Ruysbroeck’s universe, like that of Kabir and certain other great mystics, has three orders: Becoming, Being, God. Parallel with this, he distinguishes three great stages in the soul’s achievement of complete reality: the Active, the Interior, and the Superessential Life, sometimes symbolised by the conditions of Servant, Friend, and Son of God. These, however, must be regarded rather as divisions made for convenience of description, answering to those divisions which thought has made in the indivisible fact of the universe, than as distinctions inherent in the reality of things. The spiritual life has the true character of duration; it is one indivisible tendency and movement towards our source and home, in which the past is never left behind, but incorporated in the larger present.

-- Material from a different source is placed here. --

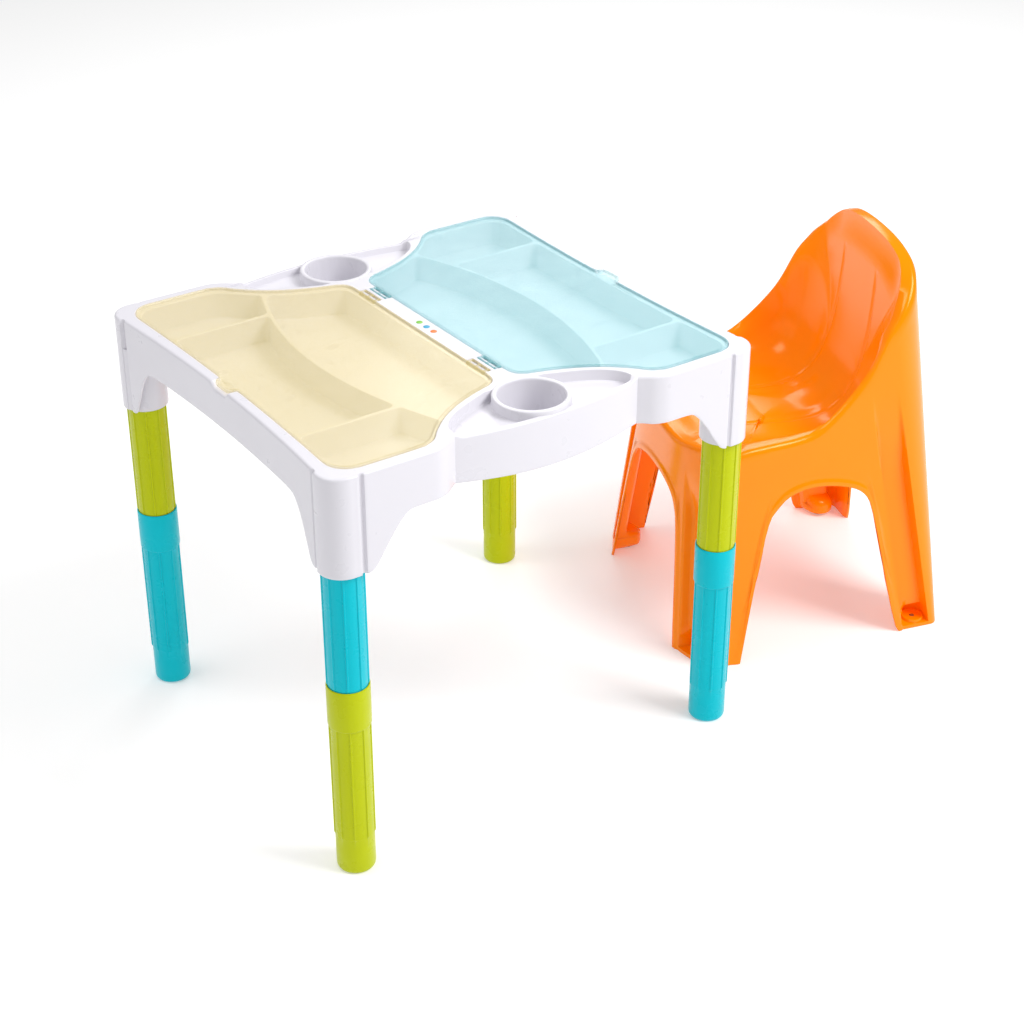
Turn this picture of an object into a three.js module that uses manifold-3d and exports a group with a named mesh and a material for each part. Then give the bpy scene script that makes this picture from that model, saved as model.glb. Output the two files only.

In the Active Life, the primary interest is ethical. Man here purifies his normal human correspondences with the world of sense, approximates his will to the Will of God. Here, his contacts with the Divine take place within that world of sense, and ‘by means.’ In the Interior Life, the interest embraces the intellect, upon which is now conferred the vision of Reality. As the Active Life corresponded to the world of Becoming, this Life corresponds with the supersensual world of Being, where the self’s contacts with the Divine take place ‘without means.’ In the Superessential Life, the self has transcended the intellectual plane and entered into the very heart of Reality; where she does not behold, but has fruition of, God in one life and one love. The obvious parallel between these three stages and the traditional ‘threefold way’ of Purgation, Illumination and Union is, however, not so exact as it appears. Many of the characters of the Unitive Way are present in Ruysbroeck’s ‘second life’; and his ‘third life’ takes the soul to heights of fruition which few amongst even the greatest unitive mystics have attained or described.